Last fall, the administration's position was that there would be no dialogue with North Korea in response to its violations of commitments not to develop nuclear weapons.

Armitage ruled out U.S. acceptance of North Korea's demand for negotiations leading to a nonaggression treaty.

Noting that treaties require Senate ratification, Armitage said there was "zero chance" of a proposed treaty receiving the required two-thirds majority support for Senate confirmation.

Committee Chairman Richard Lugar said he favors direct talks with Pyongyang.

"While the United States is and should be prepared to use force related to North Korea's weapons of mass destruction," he said, "we must guarantee to the American public and to Americans serving in Korea that all diplomatic options are being pursued."
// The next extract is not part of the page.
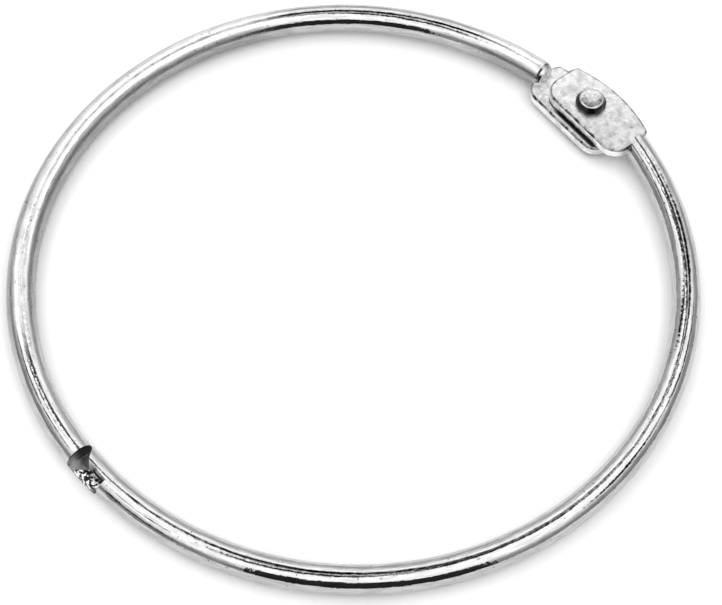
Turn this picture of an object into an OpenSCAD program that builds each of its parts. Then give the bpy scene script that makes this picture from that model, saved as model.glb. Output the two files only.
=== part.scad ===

As the hearing was taking place, Secretary of State Colin Powell was meeting with Chyung Dai-chul, a senior adviser to South Korean President-elect Roh Moo-hyun,

Afterward, Chyung told reporters the United States should open a dialogue with North Korea in the context of international backing.

He also said the United States and South Korea must reinforce their defense alliance.

"Korea and the United States should become one," Chyung said. "President Bush and future President Roh should become one as well."

There is growing alarm in both countries about North Korea's apparent attempt to increase its arsenal of nuclear weapons. Mr. Bush says he believes a diplomatic solution can be reached.

The Pentagon is weighing the possibility of bolstering U.S. forces in the region. This could be an attempt to convince North Korea that the United States is prepared to defend its interests in Northeast Asia irrespective of how developments unfold in another potential crisis area, Iraq.

But on Tuesday, Gen. Leon J. LaPorte, the top U.S. military commander in South Korea, denied he had requested reinforcements. He made the statement after U.S. officials in Washington said Defense Secretary Donald H. Rumsfeld is considering sending an aircraft carrier to the waters off the Korean Peninsula and adding bombers in Guam.

White House spokesman Ari Fleischer said Mr. Bush's belief in a diplomatic solution "doesn't mean the United States won't have contingencies and make certain those contingencies are viable."

Roh will take office on Feb. 25, replacing President Kim Dae-jung, whose administration attempted to reach out the North in the interests of peace. Like Kim, Roh does not believe that a policy of belligerence toward the North is the way to ease tensions.

Defense Secretary Donald H. Rumsfeld held a 45-minute meeting at the Pentagon with Chyung on Monday.

They discussed both sides' interest in modernizing the U.S.-South Korea military alliance.